Auch die Verpflichtungen zur Beurkundung bzw. Niederschrift müssen in dieser Konstellation beachtet werden. Finden Versammlungen im Inland statt, fallen Beurkundungen in die Zuständigkeit der Notare (§ 20 BnotO). Relevant bleibt daher eine frühzeitige Auswahl eines geeigneten Notars, idealerweise am Ort der geplanten Versammlung. Bei einer Gläubigerversammlung im Ausland muss eine Niederschrift gewährleistet sein, die der Niederschrift durch einen Notar ‚gleichwertig‘ ist (§ 16 Abs. 3 Satz 2 Hs. 2 SchVG). Auch das hat eine Einzelfallbetrachtung zur Folge, die vom jeweiligen Ort, den nationalen Bestimmungen und der Qualifikation der Urkundsperson abhängt.
3. Zuständigkeit für Anfechtungsklagen
Schließlich können sich Fragen zur Zuständigkeit auch aus Gläubigersicht stellen, wenn es darum geht, gegen formelle und materielle Beschlussfehler vorzugehen. Instrument hierfür ist die Anfechtungsklage. Für Emittenten mit Sitz im Inland bestimmt das SchVG für Anfechtungsklagen die ausschließliche Zuständigkeit des Gerichts, in dessen Bezirk der jeweilige Emittent seinen Sitz hat (§ 20 Abs. 3 SchVG). Bei nicht-inländisch ansässigen Emittenten gilt hingegen eine generelle und ausschließliche Zuständigkeit des Landgerichts Frankfurt – unabhängig davon, ob der Emittent seinen Sitz innerhalb oder außerhalb der EU hat (§ 20 Abs. 3 S. 2 SchVG). Diese Regelung schafft Rechtssicherheit für alle Beteiligten, da der Gerichtsstand bereits objektiv feststeht.
Fazit
Die Frage des ‚Ortes‘ nach dem SchVG ist keineswegs nur technischer Natur. Die Wahl des Versammlungsortes unterliegt – abhängig vom Sitz des Emittenten – unterschiedlichen rechtlichen Rahmenbedingungen. Sie entscheidet mitunter darüber, ob Gläubigerversammlungen ordnungsgemäß durchgeführt, Beschlüsse wirksam gefasst und Streitigkeiten effizient vermieden werden können.

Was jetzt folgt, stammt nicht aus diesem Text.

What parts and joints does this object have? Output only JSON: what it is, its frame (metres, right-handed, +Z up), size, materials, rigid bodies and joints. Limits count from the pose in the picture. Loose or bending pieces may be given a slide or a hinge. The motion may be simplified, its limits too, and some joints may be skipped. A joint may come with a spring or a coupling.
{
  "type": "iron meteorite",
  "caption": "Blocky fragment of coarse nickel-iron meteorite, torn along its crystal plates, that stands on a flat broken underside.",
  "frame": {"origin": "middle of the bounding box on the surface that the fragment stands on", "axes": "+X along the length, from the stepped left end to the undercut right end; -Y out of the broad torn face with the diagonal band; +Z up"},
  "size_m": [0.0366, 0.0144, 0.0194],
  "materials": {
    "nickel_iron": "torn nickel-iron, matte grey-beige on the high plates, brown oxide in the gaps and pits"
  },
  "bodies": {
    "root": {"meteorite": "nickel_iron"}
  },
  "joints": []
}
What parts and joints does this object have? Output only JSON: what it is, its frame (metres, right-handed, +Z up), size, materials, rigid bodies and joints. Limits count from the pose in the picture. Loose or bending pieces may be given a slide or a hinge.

Der Versammlungsort sollte nach den rechtlichen Anforderungen, der Gläubiger- und Infrastruktur gewählt werden – Frankfurt bleibt in vielen Fällen der pragmatische Standard, der in vielen, aber nicht allen Fällen, möglich ist. Die Thematik sollte insbesondere bei Emittenten mit Auslandsbezug frühzeitig adressiert werden. Vor allem bei der Organisation der Versammlung(en) und bei der Auswahl des Notars ist rechtzeitig zu prüfen, ob eine ortsgebundene Beurkundung erforderlich ist. Eventuell lassen sich bereits in den Anleihebedingungen geeignete Festlegungen zum Versammlungsort treffen.
Im Zweifelsfall sollten die Verantwortlichen – insbesondere Emittenten und einberufende Anleihegläubiger – frühzeitig qualifizierten rechtlichen Rat einholen, um Risiken zu minimieren und Verfahrenssicherheit zu gewährleisten.